What I must somehow tell my children, but I do not want to, is that the earth is not as soft as we like to think it is. Its verdant valleys, cool bodies of water, and fields of flowers are just a thin, top layer. Underneath it is hard. It is made of iron.
And sometimes, without warning and without meaning, it reaches up and hits people, crushes them, and it has no remorse.
Our fellow citizens sometimes seem to have no remorse either. You watch the Republican debate last night on CNN, and you hear and see the crowd cheer when the candidates say that the best way to reach the Muslim world is to "remain on offense" (Giuliani) and "continue this surge" (McCain). When the candidates take turns boasting about their private gun collections or make a joke that "Hillary could be on the first rocket to Mars" (Huckabee), they get more clapping.

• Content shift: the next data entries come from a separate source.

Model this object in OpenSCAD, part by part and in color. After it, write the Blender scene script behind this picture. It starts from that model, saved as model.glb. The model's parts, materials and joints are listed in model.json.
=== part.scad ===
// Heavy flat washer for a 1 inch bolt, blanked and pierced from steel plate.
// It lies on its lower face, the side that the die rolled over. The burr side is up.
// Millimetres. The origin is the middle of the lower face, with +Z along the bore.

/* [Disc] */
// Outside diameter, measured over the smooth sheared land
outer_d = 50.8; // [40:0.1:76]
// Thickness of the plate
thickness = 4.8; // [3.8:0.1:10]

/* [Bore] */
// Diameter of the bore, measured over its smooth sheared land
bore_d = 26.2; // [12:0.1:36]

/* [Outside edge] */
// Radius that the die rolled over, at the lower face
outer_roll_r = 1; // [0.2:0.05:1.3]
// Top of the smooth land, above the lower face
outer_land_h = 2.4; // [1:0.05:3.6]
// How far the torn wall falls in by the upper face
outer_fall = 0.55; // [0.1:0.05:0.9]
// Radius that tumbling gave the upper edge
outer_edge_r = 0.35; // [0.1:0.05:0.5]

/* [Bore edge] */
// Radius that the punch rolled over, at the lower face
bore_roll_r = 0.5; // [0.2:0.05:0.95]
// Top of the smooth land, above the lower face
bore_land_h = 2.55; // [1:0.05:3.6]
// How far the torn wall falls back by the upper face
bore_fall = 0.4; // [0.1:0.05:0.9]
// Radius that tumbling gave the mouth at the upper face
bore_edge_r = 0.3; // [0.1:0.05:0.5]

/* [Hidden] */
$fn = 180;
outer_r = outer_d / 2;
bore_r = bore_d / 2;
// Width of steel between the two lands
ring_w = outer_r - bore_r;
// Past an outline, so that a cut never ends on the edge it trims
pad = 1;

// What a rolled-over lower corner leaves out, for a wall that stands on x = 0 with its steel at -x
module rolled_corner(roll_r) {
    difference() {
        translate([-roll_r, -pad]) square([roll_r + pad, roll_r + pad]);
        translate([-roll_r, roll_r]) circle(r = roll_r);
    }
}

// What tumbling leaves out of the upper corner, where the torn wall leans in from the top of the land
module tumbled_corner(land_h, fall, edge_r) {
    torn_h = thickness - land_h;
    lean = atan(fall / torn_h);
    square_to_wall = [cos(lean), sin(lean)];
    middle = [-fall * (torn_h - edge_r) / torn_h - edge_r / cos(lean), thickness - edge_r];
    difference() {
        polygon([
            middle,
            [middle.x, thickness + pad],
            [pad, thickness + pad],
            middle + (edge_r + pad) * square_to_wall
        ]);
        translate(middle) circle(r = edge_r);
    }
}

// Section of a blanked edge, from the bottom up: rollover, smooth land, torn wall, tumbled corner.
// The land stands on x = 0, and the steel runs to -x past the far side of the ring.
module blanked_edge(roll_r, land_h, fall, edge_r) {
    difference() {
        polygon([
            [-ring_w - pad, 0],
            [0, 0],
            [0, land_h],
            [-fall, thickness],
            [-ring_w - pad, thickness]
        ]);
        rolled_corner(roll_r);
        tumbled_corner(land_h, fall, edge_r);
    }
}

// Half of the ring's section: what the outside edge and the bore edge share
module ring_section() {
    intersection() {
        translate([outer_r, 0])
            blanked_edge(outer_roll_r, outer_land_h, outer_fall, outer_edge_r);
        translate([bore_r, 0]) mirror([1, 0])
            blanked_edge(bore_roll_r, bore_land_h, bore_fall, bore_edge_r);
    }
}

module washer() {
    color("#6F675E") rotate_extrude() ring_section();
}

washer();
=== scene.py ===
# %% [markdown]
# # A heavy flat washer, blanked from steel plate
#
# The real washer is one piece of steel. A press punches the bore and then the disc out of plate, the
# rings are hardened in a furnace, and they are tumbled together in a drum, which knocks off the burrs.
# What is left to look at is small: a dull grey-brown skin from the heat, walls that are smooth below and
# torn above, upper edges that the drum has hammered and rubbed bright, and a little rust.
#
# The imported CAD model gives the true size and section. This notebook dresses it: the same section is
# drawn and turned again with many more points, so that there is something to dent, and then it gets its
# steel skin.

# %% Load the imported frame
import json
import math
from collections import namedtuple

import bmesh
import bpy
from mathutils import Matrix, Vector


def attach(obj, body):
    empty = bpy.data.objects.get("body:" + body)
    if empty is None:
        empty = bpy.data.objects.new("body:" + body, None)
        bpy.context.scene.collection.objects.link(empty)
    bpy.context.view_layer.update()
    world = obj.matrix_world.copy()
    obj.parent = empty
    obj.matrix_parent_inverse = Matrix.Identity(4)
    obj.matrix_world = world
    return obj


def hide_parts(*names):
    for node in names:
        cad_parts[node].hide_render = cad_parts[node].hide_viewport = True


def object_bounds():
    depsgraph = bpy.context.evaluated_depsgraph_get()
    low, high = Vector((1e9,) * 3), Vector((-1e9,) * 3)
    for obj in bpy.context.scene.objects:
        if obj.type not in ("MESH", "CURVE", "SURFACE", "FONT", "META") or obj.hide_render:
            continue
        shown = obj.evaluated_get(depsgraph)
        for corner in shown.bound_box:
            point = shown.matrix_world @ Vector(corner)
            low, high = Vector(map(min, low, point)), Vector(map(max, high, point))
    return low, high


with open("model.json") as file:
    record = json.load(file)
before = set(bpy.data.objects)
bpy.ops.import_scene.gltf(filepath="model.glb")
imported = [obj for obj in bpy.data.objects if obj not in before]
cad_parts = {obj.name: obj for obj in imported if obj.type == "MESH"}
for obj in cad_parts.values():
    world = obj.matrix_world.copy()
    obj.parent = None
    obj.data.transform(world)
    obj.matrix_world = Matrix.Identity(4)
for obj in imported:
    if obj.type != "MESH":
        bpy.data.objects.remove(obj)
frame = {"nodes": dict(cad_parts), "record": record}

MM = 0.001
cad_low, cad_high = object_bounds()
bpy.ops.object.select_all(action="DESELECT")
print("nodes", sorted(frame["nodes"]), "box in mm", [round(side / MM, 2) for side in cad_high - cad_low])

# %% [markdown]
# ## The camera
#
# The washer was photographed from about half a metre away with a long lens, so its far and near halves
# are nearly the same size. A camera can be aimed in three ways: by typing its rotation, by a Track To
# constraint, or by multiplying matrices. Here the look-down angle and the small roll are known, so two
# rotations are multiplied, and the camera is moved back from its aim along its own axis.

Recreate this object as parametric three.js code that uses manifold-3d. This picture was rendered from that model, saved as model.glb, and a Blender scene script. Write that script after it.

Except for Ron Paul (who is booed loudly by the audience on a number of occasions), nobody talks with sadness about the loss of life or suffering caused by the war. Nobody talks about the difficulties faced by most people in the world. On the contrary, Representative Duncan Hunter gets a huge wave of applause for explicitly refusing ambivalence: "I will never apologize for the United States of America."
Never. For nothing. We are preemptively right about everything. Always. Cue applause.
*
This is not a new story.
The hills of Berkeley, where I live, are the sites of hundreds, even thousands of murders of the local Ohlone Indians by Spanish and Anglo-American settlers, roughly between the years 1820 through 1880. Vigilante groups formed with the stated goal of removing the entire population of Indians.
This passage from a book I am currently reading, a brilliant book, Ishi: Two Worlds, makes that abstraction more real. The few surviving Yahi, once thriving in the hills of Northern California near Chico, were finished off as a tribe on a single day in 1870:
"In this remote and seemingly safe spot were gathered more than thirty Yahi including young children and babies, well supplied with food, even to fresh and dried meat. They were helpless against the four armed men who forthwith killed them all. Norman Kingsley, as he explained afterwards, changed guns during the slaughter, exchanging his .56-caliber Spencer rifle for a .38-caliber Smith and Wesson revolver, because the rifle "tore them up so bad," particularly the babies. There is today a Kingsley Cave, only about two trail miles from Wild Horse Corral. This is presumably the cave of the last massacre."
When I walk with my family on the paths winding through Tilden Park, which runs along the top of the Berkeley hills, I know with certainty that we walk past once bloody caves, and that we kick up dust made up of particles of the whitened bones of some of those who walked there before us. It was not so long ago, during the life of my great great grandfather, when these people lived here.
The bullets and knives which did the killing were hard. They were made of metals pulled from the earth. They returned to it.
The earth is hard. And we should never forget that when we find it soft.